Smits, who has held top financial positions at companies around the world, is considered a key contender for the role.

Having spent 13 years at Unilever, Smit left to join Sara Lee in October last year as CFO before taking over Barnes’ duties in May.

As CFO and interim CEO, the 48-year-old executive has pushed Sara Lee to become more transparent about its financial performance and has also gone some way to helping turn around many analysts’ perception that Sara Lee “was a dead company going nowhere,” Timothy Ramey, an analyst with DA Davidson & Co. told the Wall Street Journal.

However, before Smits arrived, Christopher Fraleigh, chief of the company’s North American Retail business, was considered the likely eventual successor. Fraleigh, along with Barnes, worked at PepsiCo in the 1990s.

Since joining Sara Lee in 2005 he has held positions of increasing responsibility and is still viewed as a likely candidate for the role.

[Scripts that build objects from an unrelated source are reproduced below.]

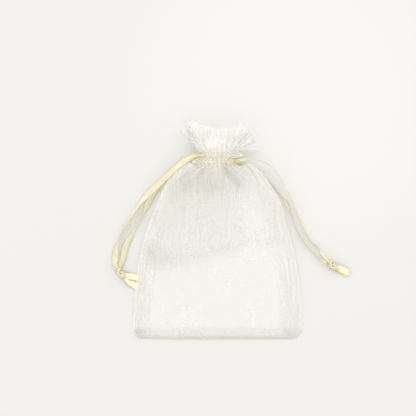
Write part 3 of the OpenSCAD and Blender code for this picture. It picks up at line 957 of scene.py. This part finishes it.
def front_shade(points, c):
    """Painted shade on the front: above the step, in the hollows under the neck, in dents at the left edge,
    along the bottom fold and in its corner tucks, and on the ruffle's lobes and pleat edges."""
    x, v = points[..., 0], points[..., 1] - BOTTOM_Y
    up = v - step_line(x)
    above = smooth((up + 2) / 6) * (1 - smooth((v - BODY_H + 12) / 12)) * (1 - 0.6 * smooth((x - 4) / 14))
    shade = above * (0.46 + 0.18 * np.exp(-((up - 4) / 4) ** 2) + 0.14 * smooth((v - 62) / 22))
    shade = shade * (1 - 0.6 * smooth((np.abs(c) - 0.78) / 0.15)) + marks(x, v, *PAINTED_SHADE_PLACES)
    # Painted shadow along the bottom fold, darkest at its edge.
    shade = shade + 0.5 * (1 - smooth((v - 5) / 3)) + 0.7 * (1 - smooth((v - 0.8) / 1.8))
    ruffle = smooth((v - RUFFLE_V) / 2)
    # Painted shade on the ruffle's lobes and along its pleats' folded edges.
    lobes = 0.08 * np.exp(-((c + 0.72) / 0.25) ** 2) + 0.25 * np.exp(-((c - 0.5) / 0.2) ** 2)
    for at, depth in PLEAT_EDGE_SHADE:
        lobes = lobes + depth * np.exp(-((c - at) / 0.028) ** 2)
    return np.clip(shade * (1 - ruffle) + lobes * ruffle, 0, 1)


def hem_grid(front):
    """The turned-in hem: the ruffle's lining and, below it, the channel's inner layer."""
    pleats, depth = 18, 1.35
    c_line = np.linspace(-1, 1, COLS * 3 // 4 + 1)
    c, s = np.meshgrid(c_line, np.linspace(1, 0, RUFFLE_ROWS))
    outer = ruffle_points(c, s, front)
    normal = unit(np.cross(np.gradient(outer, axis=1), np.gradient(outer, axis=0)))
    normal = normal * np.where(normal[..., 2:] < 0, -1, 1) * (-1 if front else 1)
    lining = outer + normal * 0.35 * (1 - s[..., None] ** 10)
    v_line = np.linspace(RUFFLE_V, BODY_H - 1, 14)
    c, v = np.meshgrid(c_line, v_line)
    u = np.sin(np.pi / 2 * c)
    x = u * (half_w(v) - 1.2)
    rim = np.clip(1 - np.abs(u) ** 3, 0, 1) ** (1 / 3)
    z = SEAM_TOP + (1 if front else -1) * 3.1 * rim
    if front:
        x, z = lift_along_normal(x, z, depth * np.cos(np.pi * pleats * c + 1) - 1.5)
    else:
        z = z + (depth * np.cos(np.pi * pleats * c) + 1.5) * rim
    facing = np.stack([x, y_at(v), z], axis=-1)
    join = smooth(np.linspace(1, 0, RUFFLE_ROWS) / 0.4)[:, None, None]
    lining = lining * join + (facing[:1] + (lining - lining[-1:])) * (1 - join)
    lining[..., 2] = np.maximum(lining[..., 2], LIE + 0.1)
    lengths = np.hstack([np.linspace(CLOTH_RUFFLE, 0, RUFFLE_ROWS), RUFFLE_V - 1 - v_line[1:]])
    return np.concatenate([lining, facing[1:]]), c_line, lengths


def allowance_object(name, side, widths, material):
    """The turned-in edges of both panels beside one seam: two plies with frayed inner edges."""
    rows, cols = 90, 15
    v_line = np.linspace(1.2, 97, rows)
    parts, uvs, faces, plies = [], [], [], []
    for ply, width in enumerate(widths):
        t_line = np.linspace(0, 1, cols)
        t, v = np.meshgrid(t_line, v_line)
        narrow = half_w(v) / HALF_W
        fray = 1 + 0.06 * np.sin(v * 0.9 + 2 * ply + side) + 0.05 * np.sin(v * 2.3 + ply)
        x = 0.985 * half_w(v) - t * width * fray * (0.35 + 0.65 * narrow) + np.abs(side_bulge(side, v))
        lift = (0.10 if ply else -0.08) + 0.14 * t * np.sin(v / 6.3 + 2 * ply + side)
        ripple = 0.10 * np.sin(2 * np.pi * t * 4.5 + 0.4 * np.sin(v / 5)) * t
        z = seam_z(v) + (lift + ripple) * smooth(v / 8)
        y = y_at(v) + shoulder_rise(side, v)
        points = np.stack([side * x, y, np.maximum(z, LIE + 0.1)], axis=-1)
        faces += grid_faces(rows, cols, start=sum(len(p) for p in parts))
        parts.append(points.reshape(-1, 3))
        uvs.append(np.stack([t * width, v], axis=-1).reshape(-1, 2))
        plies.append(sheet_plies(points, 0).ravel())
    return mesh_object(name, np.vstack(parts), faces, np.vstack(uvs), material, plies=np.hstack(plies))


def stitch_tubes(paths, radius):
    """Short round-ended tubes along the given paths, as points, faces and UVs."""
    sides = 6
    points, faces, uvs = [], [], []
    ring_angle = 2 * np.pi * np.arange(sides) / sides
    for path in paths:
        t = headings(path)
        ref = np.where(np.abs(t[:, 2:]) > 0.9, (1.0, 0, 0), (0, 0, 1.0))
        a = unit(np.cross(t, ref))
        b = np.cross(t, a)
        taper = np.sin(np.pi * np.linspace(0.12, 0.88, len(path))) ** 0.4
        round_it = np.cos(ring_angle)[:, None] * a[:, None] + np.sin(ring_angle)[:, None] * b[:, None]
        rings = path[:, None] + radius * taper[:, None, None] * round_it
        start = sum(len(p) for p in points)
        faces += grid_faces(len(path), sides, closed=True, start=start)
        faces += [tuple(start + k for k in range(sides)),
                  tuple(start + (len(path) - 1) * sides + k for k in range(sides))]
        points.append(rings.reshape(-1, 3))
        uvs.append(sweep_uv(ring_angle * radius, distances(path)))
    return np.vstack(points), faces, np.vstack(uvs)


def channel_stitches(v):
    """Paths of one row of stitches round the channel: over the front pleats and under the back."""
    paths = []
    fine = np.linspace(-0.97, 0.97, 1600)[None, :]
    for sheet, out in ((front_sheet, 1), (back_sheet, -1)):
        x, z = sheet(fine, np.full_like(fine, v))
        x, z = lift_along_normal(x, z, 0.1 * out)
        line = np.stack([x[0], np.full(x.shape[1], y_at(v)), np.maximum(z[0], 0.1)], axis=1)
        stitches, length = 36, 27
        for k in range(stitches):
            start = int((k + 0.2) * len(line) / stitches)
            paths.append(line[start:start + length:3])
    return paths


def seam_stitches(side):
    """Paths of the running stitches down one side seam."""
    pitch, length = 2.6, 1.8
    paths = []
    for start in np.arange(4, 96, pitch):
        v = np.linspace(start, start + length, 5)[:, None]
        c = np.full_like(v, side * 0.965)
        x, z = front_base(c, v)
        y = y_at(v) + shoulder_rise(c, v)
        paths.append(np.stack([x[:, 0], y[:, 0], z[:, 0] + 0.12], axis=1))
    return paths


CHANNEL_THREAD_R = 0.11
SEAM_THREAD_R = 0.09


def thread_object(name, node, paths, radius, material):
    """One row of stitches, as the stand-in for its CAD node."""
    obj = mesh_object(name, *stitch_tubes(paths, radius), material)
    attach(obj, "pouch")
    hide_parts(node)
    return obj


def make_cloth():
    """The two outer sheets, their hems, the seams' edges and all stitches."""
    # The colour of the painted shade in folds, hollows and stacked cloth.
    painted_shade_colour = (0.60, 0.575, 0.495)
    organza = organza_material("organza", 0.21, (0.935, 0.93, 0.908), (0.96, 0.957, 0.94), painted_shade_colour)
    doubled = organza_material("organza_hem", 0.09, (0.96, 0.955, 0.925), (0.99, 0.985, 0.96), painted_shade_colour)
    edging = organza_material("organza_edge", 0.26, (0.70, 0.68, 0.63), (0.90, 0.895, 0.87), painted_shade_colour)
    thread = thread_material()
    rows = [
        thread_object(f"{row}_channel_thread", f"{row}_channel_stitching", channel_stitches(v),
                      CHANNEL_THREAD_R, thread)
        for row, v in (("lower", BODY_H + 0.6), ("upper", RUFFLE_V - 0.6))
    ]
    seams = []
    for name, side, widths in (("left", -1, (8.5, 5.0)), ("right", 1, (11.0, 7.0))):
        edge = allowance_object(name + "_seam_edges", side, widths, edging)
        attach(edge, "pouch")
        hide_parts(name + "_seam_allowance")
        sewn = thread_object(name + "_seam_thread", name + "_seam_stitching", seam_stitches(side),
                             SEAM_THREAD_R, thread)
        seams += [edge, sewn]
    for which in ("front", "back"):
        front = which == "front"
        sheet = cloth_object(which + "_cloth", *sheet_grid(front), organza, shaded=front)
        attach(sheet, "pouch")
        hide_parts(which + "_panel", which + "_casing", which + "_ruffle")
        hem = cloth_object(which + "_hem", *hem_grid(front), doubled)
        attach(hem, "pouch")
        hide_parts(which + "_facing", which + "_ruffle_lining")


# ---- The scene ------------------------------------------------------------------

make_camera()
satins = satin_material("satin_sheer", True), satin_material("satin", False)
make_drawstring("left", -1, LEFT_ROUTES, LEFT_KNOT_TURN, *satins)
make_drawstring("right", 1, RIGHT_ROUTES, RIGHT_KNOT_TURN, *satins)
make_cloth()
make_stage()
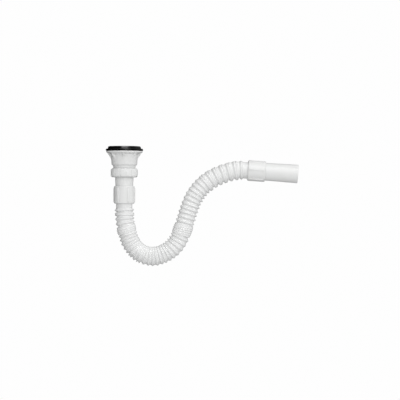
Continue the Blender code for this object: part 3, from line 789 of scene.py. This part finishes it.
def makeCup():
    shape = cupShape
    flange = high("waste_cup").x
    top = high("waste_cup").z
    neckEnd = low("waste_cup").z
    bottom = top - shape["depth"]
    slopeStart = top - shape["lip"]
    wallStart = slopeStart - shape["slope"]
    floorTop = bottom + shape["floor"]
    root = unionThread["rootRadius"]
    neck = unionThread["crestRadius"]
    outline = [
        (shape["topRadius"] - shape["wall"], top), (flange, top), (flange, slopeStart),
        (shape["topRadius"], wallStart),
        (shape["bottomRadius"], bottom + shape["bead"]), (shape["bottomRadius"] - shape["bead"], bottom),
        (neck, bottom), (neck, bottom - shape["plainNeck"]), (root, bottom - shape["plainNeck"] - 0.9 * mm),
        (root, neckEnd + 0.5 * mm), (root - 0.5 * mm, neckEnd), (shape["neckBore"], neckEnd),
        (shape["neckBore"], floorTop - 1.5 * mm),
        (shape["bottomRadius"] - shape["wall"] - 1.0 * mm, floorTop),
        (shape["bottomRadius"] - shape["wall"], floorTop + 1.0 * mm),
    ]
    piece = turnPiece("wasteCupMoulding", outline, 120)

    reach = flange - shape["gussetInset"]
    half = shape["gussetThick"] / 2
    gusset = addBlock("gussetPlate", (24.0 * mm, -half, wallStart - shape["gussetHeight"]),
                      (reach, half, slopeStart + 0.5 * mm))
    movePoints(gusset, lambda place: place.x > reach - mm and place.z < wallStart - 2 * mm,
               (0, 0, shape["gussetHeight"] + shape["slope"] - 0.6 * mm))
    cutWith(piece, ringOf(gusset, shape["gussets"]), "UNION")

    bossTop = top - shape["bossDrop"]
    bossBottom = bossTop - shape["bossHeight"]
    armTop = bossTop - (shape["bossHeight"] - shape["armHeight"]) / 2
    reach = shape["bottomRadius"] - shape["wall"] / 2
    for turn in (fullTurn / 8, 3 * fullTurn / 8):
        arm = addBlock("spiderArm", (-reach, -shape["armThick"] / 2, armTop - shape["armHeight"]),
                       (reach, shape["armThick"] / 2, armTop))
        arm.rotation_euler.z = turn
        bpy.ops.object.transform_apply(location=True, rotation=True, scale=True)
        cutWith(piece, arm, "UNION")
    cutWith(piece, addRod("screwBoss", shape["bossRadius"], bossBottom, bossTop), "UNION")
    pocket = addRod("insertPocket", shape["insertFlats"] / 2 / math.cos(math.pi / 6), bossBottom - mm,
                    bossBottom + shape["insertHeight"], 6)
    pocket.rotation_euler.z = math.pi / 6
    bpy.ops.object.transform_apply(location=True, rotation=True, scale=True)
    cutWith(piece, pocket)
    cutWith(piece, addRod("screwBore", shape["screwBore"], bossBottom, bossTop + mm, 48))
    roundEdges(piece, 0.35 * mm, 2, 32)

    thread = unionThread
    ridge = threadRidge("neckThread", thread["rootRadius"] - 0.1 * mm, thread["crestRadius"],
                        thread["footHalf"], thread["crestHalf"], thread["pitch"], neckEnd + thread["start"],
                        thread["turns"], thread["stepsPerTurn"])
    cutWith(piece, ridge, "UNION")
    smoothShade(piece)
    putOn(piece, "waste", "waste_cup", whitePlastic)


# Flat washer under the neck's end
washerShape = {"bore": 17.6 * mm, "edge": 0.35 * mm}


def makeWasher():
    outer = high("sealing_washer").x
    bottom = low("sealing_washer").z
    top = high("sealing_washer").z
    bore = washerShape["bore"]
    outline = [(bore, top), (outer, top), (outer, bottom), (bore, bottom)]
    piece = turnPiece("sealingWasherRubber", outline, 112)
    roundEdges(piece, washerShape["edge"], 3)
    smoothShade(piece)
    putOn(piece, "washer", "sealing_washer", sealRubber)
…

Yet whoever the board chooses as Barnes’ successor, the move raises questions about how any change at the helm will affect Sara Lee’s strategy long term.

Under Barnes, the company has sold various businesses, including its body-care business to Unilever and its air-freshener unit to Procter & Gamble Co. for a combined EUR1.59bn (US$2.1bn), and transformed itself into a more focused food and beverage company.

Indeed, once a hodgepodge of apparel, food and household brands, the company has shed more than 40% of its business over the past five years under Barnes’ tenure as she looked to cut costs and streamline the business.

Indeed, last month, the company was also reportedly considering the sale of its North American bakery division, which could be worth US$1.5bn. The division is said to be the firm’s “Achilles heel”, with margins below the rest of the group despite having operations nationwide.

And any new chief executive will face heavy promotions at the grocery store level and weak consumer spending on food in the US and Europe along with revived competition from private-labels.

Additionally, Sara Lee’s US and Western European bread business has struggled of late.

BMO Capital analyst Kenneth Zaslow wrote in a research note last week that he could no longer rule out the possibility of a break-up of the company. Still, that possibility is a small one, Zaslow cautioned, noting that there was a greater probability that Sara Lee will remain in its existing state.

Sara Lee insists that it will conduct a thorough process to identify a CEO successor in “a timely manner”.

But while the firm says it will consider both external and internal candidates, at the present time it seems this may be just a two horse race.